Charles Dickens — David Copperfield (1850)

Dickens's most autobiographical novel. Suffering as character formation — David moves through a childhood of cruelty, a first marriage that fails from immaturity, and a long apprenticeship in writing and living before arriving at something resembling wisdom. The novel's length is the argument: this much experience is what a formed self costs.

Johann Wolfgang von Goethe — Wilhelm Meister's Apprenticeship (1795–96)

The origin text of the genre — Goethe coined the term Bildungsroman to describe it. Wilhelm's theatrical education is a metaphor for the education of the self: he moves through illusion, failure, and growing self-knowledge. Everything that follows in the genre stands in relation to this book.

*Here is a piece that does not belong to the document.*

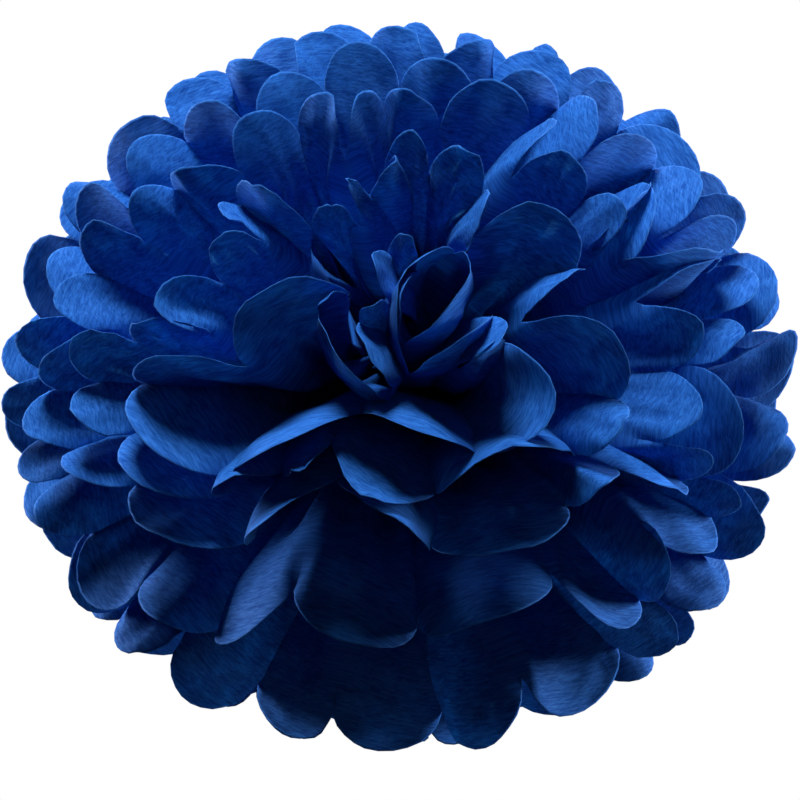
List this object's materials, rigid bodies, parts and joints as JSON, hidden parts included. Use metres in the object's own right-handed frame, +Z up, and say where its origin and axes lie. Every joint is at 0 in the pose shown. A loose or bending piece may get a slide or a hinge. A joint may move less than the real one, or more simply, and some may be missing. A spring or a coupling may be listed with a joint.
{
  "type": "tissue paper pom pom",
  "caption": "Ball of fluffed royal blue tissue paper petals, pleated, tied at the waist with wire and fanned out, to hang from a thread.",
  "frame": {"origin": "middle of the tie at the waist of the stack, which is the centre of the ball", "axes": "+Z up as it hangs, -Y towards the viewer, whom the open rosette faces, tipped up by 10 degrees; +X to the viewer's right"},
  "size_m": [0.2581, 0.2476, 0.2367],
  "materials": {
    "tissue": "matt crepe-grained tissue, lets light through at its edges",
    "wire": "thin paint, slightly glossy"
  },
  "bodies": {
    "root": {"sheet_01": "tissue", "sheet_02": "tissue", "sheet_03": "tissue", "sheet_04": "tissue", "sheet_05": "tissue", "sheet_06": "tissue", "sheet_07": "tissue", "sheet_08": "tissue", "sheet_09": "tissue", "sheet_10": "tissue", "sheet_11": "tissue", "tie_wire": "wire"}
  },
  "joints": []
}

James Joyce — A Portrait of the Artist as a Young Man (1916)

Stephen Dedalus's rejection of family, church, and nation. Joyce's bildungsroman inverts the classical resolution: Stephen does not integrate into society but refuses it entirely, choosing exile as the condition of artistic freedom. The novel ends not with arrival but with departure — "I go to encounter for the millionth time the reality of experience."

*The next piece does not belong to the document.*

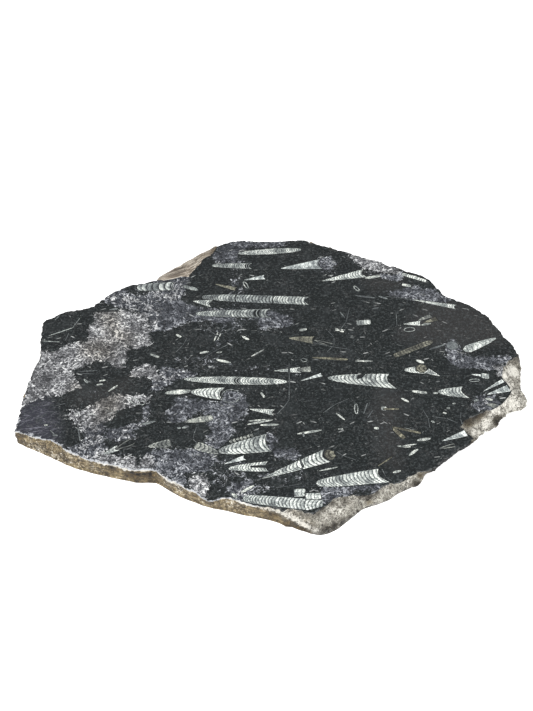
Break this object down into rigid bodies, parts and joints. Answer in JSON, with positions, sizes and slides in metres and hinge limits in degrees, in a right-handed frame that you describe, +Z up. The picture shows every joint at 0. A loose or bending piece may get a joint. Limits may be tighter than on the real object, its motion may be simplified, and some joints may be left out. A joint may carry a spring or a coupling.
{
  "type": "polished orthoceras fossil slab",
  "caption": "Flat slab of black limestone with a broken rim, polished on top and sawn flat below, full of straight conical fossil shells.",
  "frame": {"origin": "middle of the slab's bounding box, on the surface that it lies on", "axes": "+X along the slab's longest side, the way most shells lie; +Y from its front wall to its back rim; +Z up, out of the polished face"},
  "size_m": [0.597, 0.4588, 0.022],
  "materials": {
    "black_limestone": "polished face, rough broken rim"
  },
  "bodies": {
    "root": {"fossil_slab": "black_limestone"}
  },
  "joints": []
}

Stephen Chbosky — The Perks of Being a Wallflower (1999)

Trauma recovery as development. Charlie's journey is organized around what he cannot remember and cannot yet face — his formation is inseparable from his damage. Chbosky updates the genre for the late 20th century: the question is not whether Charlie will find his place in the social order but whether he will survive the discovery of what happened to him.

Zora Neale Hurston — Their Eyes Were Watching God (1937)

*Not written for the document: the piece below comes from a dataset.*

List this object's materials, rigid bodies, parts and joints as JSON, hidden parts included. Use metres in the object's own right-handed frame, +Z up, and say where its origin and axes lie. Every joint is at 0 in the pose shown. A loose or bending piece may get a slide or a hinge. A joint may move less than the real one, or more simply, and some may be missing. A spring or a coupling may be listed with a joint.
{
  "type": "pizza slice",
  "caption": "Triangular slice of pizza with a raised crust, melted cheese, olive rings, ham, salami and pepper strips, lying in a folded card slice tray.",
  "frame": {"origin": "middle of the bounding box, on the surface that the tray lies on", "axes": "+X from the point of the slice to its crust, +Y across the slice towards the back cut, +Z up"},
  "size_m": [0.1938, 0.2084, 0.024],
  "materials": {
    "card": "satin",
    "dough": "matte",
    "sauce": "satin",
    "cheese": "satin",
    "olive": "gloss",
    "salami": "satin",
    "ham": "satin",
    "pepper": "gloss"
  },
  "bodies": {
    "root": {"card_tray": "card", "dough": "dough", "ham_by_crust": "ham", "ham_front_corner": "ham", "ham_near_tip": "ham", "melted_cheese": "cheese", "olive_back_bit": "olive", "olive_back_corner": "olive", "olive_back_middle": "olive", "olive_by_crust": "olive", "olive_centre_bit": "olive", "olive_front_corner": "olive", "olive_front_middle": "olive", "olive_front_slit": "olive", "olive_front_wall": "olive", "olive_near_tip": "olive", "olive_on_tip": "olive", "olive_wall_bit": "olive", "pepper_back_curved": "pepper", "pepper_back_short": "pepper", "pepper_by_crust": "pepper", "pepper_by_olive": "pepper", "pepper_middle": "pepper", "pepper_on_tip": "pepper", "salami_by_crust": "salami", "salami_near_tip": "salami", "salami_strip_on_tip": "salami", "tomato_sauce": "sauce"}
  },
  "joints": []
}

Janie's self-determination across three marriages. Hurston situates the bildungsroman at the intersection of race, gender, and identity in the American South. Janie's development is toward a self that cannot be defined by anyone else's expectations — including the community's. The novel ends with Janie having lost the love of her life and being, for the first time, fully herself.

Harper Lee — To Kill a Mockingbird (1960)

Scout's loss of innocence through her father's defense of Tom Robinson. Lee uses the bildungsroman form to trace the education of a moral witness — Scout learns to see the racial injustice that her society normalizes, not through abstract instruction but through the specific experience of watching a good man be destroyed by a corrupt system.

Haruki Murakami — Norwegian Wood (1987)

Grief and becoming. Toru Watanabe's formation is organized around loss — of his best friend to suicide, of Naoko to the same force, of youth itself. Murakami's bildungsroman is elegiac rather than progressive: the development is not toward optimism but toward the capacity to carry loss and continue living. The past does not resolve; it accompanies.

How to Write a Bildungsroman

Let your protagonist be wrong

Development requires correction by experience. A protagonist who is already right at the start has nowhere to go. Pip's snobbery must be real and costly for his eventual humility to mean anything. The false beliefs your protagonist holds at the opening are the engine of the novel — guard them carefully and dismantle them slowly.

Use mentors who are also flawed

Guides who can only take the protagonist so far are more honest than perfect teachers. Miss Havisham teaches Pip to be ashamed of Joe — the wrong lesson, from a broken source, with lasting consequences. Flawed mentors give the protagonist something to overcome in addition to something to receive. The protagonist must eventually outgrow or see through them.

Ground the social world in specific detail

The protagonist's formation happens against a real society — with its class hierarchies, gender constraints, racial injustices, and institutional demands. The more concretely you render that world, the more the protagonist's choices mean. Abstract social pressure produces abstract development. Specific social textures produce specific people.

Choose a meaningful endpoint

Not just maturity, but a specific kind of maturity earned through the specific journey. The endpoint of Great Expectations — Pip's chastened return, his renewed relationship with Joe — is earned by everything Dickens has put him through. The endpoint of A Portrait — exile — is earned by Stephen's specific education. The resolution should feel both inevitable and surprising: of course this is where they end up, and yet.